19.  Subsequent Event

 

On July 11, 2014, the Partnership entered into a Purchase and Sale Agreement with MidCon to acquire natural gas compression assets, including a fleet of 162 compressor units, comprising approximately 110,000 horsepower, a tract of real property and the facility located thereon, a fleet of vehicles, equipment, inventory and other related property for approximately $135.0 million (the “Proposed MidCon Acquisition”). The purchase price is subject to certain closing and post-closing adjustments in accordance with the terms of the Purchase and Sale Agreement. The majority of the horsepower to be acquired is currently under a five-year contract operations services agreement with BHP Billiton Petroleum (“BHP Billiton”) to provide compression services. In connection with the acquisition, the contract operations services agreement with BHP Billiton will be assigned to the Partnership effective as of the closing.
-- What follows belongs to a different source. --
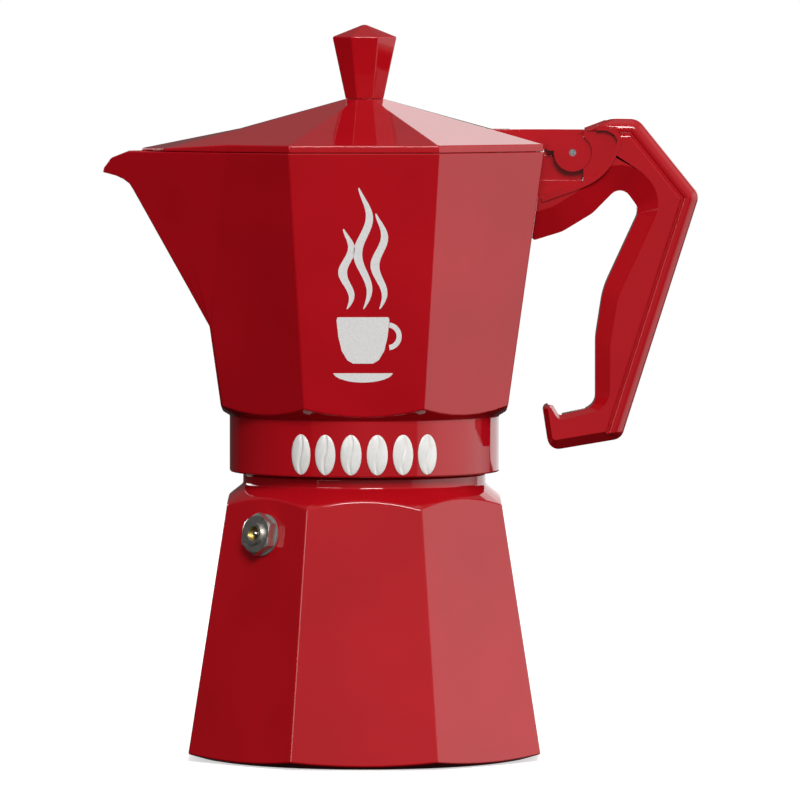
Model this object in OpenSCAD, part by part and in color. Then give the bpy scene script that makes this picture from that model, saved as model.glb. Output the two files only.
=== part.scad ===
// Six-cup stovetop moka pot, eight-sided, with its lid hinged over the handle.
// Millimetres, +Z up. The origin is the centre of the boiler's underside, the spout
// points to -X and the handle to +X. Two facets of every eight-sided shape face +-X.

/* [Boiler] */
// Half-width across the flats, extended down to the table
boiler_a = 52.35; // [50:0.05:54]
// How much the half-width shrinks for each millimetre of height
boiler_taper = 0.1545; // [0.14:0.0005:0.17]
// Thickness of the boiler's wall at the middle of a facet
boiler_wall = 3.2; // [2.5:0.1:4]
// Thickness of the boiler's floor
boiler_floor = 4; // [3:0.5:5]
// Radius of the plain neck that shows under the collar
neck_r = 36.1; // [35.9:0.1:36.5]
// Height of the neck's top edge, where the funnel sits
neck_top = 96; // [95:0.5:96]

/* [Upper pot] */
// Outer radius of the round collar
collar_r = 40.1; // [39.5:0.1:41]
// Height of the collar's lower edge
collar_bottom = 84.9; // [84.5:0.1:86]
// Half-width across the flats at the rim
rim_a = 52.9; // [52:0.1:54]
// How much the half-width grows for each millimetre of height
pot_taper = 0.14; // [0.13:0.005:0.15]
// Height of the rim
rim_z = 180; // [179:0.5:181]
// Thickness of the upper pot's wall
pot_wall = 3.2; // [2.8:0.1:3.6]
// Wall of the spout near its tip
spout_wall = 1.7; // [1.5:0.1:2]

/* [Lid] */
// Rise of the roof for each millimetre towards the middle
roof_slope = 0.281; // [0.26:0.001:0.3]
// Thickness of the lid
lid_wall = 2; // [1.8:0.1:2.4]
// Height of the knob with its pointed top
knob_h = 22; // [20:0.5:24]
// Half-width of the knob across its flats, at the widest
knob_a = 9.5; // [9:0.1:10]

/* [Hinge] */
// Distance of the hinge pin from the pot's axis
pin_x = 61.6; // [61.4:0.1:61.8]
// Radius of the hinge pin
pin_r = 1.05; // [0.9:0.05:1.2]
// Radial running clearance of the pin in the pot's lug
pin_clearance = 0.07; // [0.03:0.01:0.09]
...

The Partnership plans to fund this acquisition with funds available under its revolving credit facility. The Proposed MidCon Acquisition, which is subject to certain closing conditions, is expected to close in the third quarter of 2014.

 

As part of the transaction, we have agreed with the Partnership that at the closing of the Proposed MidCon Acquisition, the Partnership will direct MidCon to sell to our wholly-owned subsidiary EESLP, an indirect parent company of the Partnership, certain assets to be acquired in the acquisition, including a tract of real property and the facility located thereon, a fleet of vehicles, equipment, inventory and other related property. EESLP will fund $4.1 million of the purchase price and the Partnership will fund $130.9 million of the purchase price. Each of these amounts are subject to adjustment prior to, and after, the closing of the acquisition in accordance with the terms of the Purchase and Sale Agreement.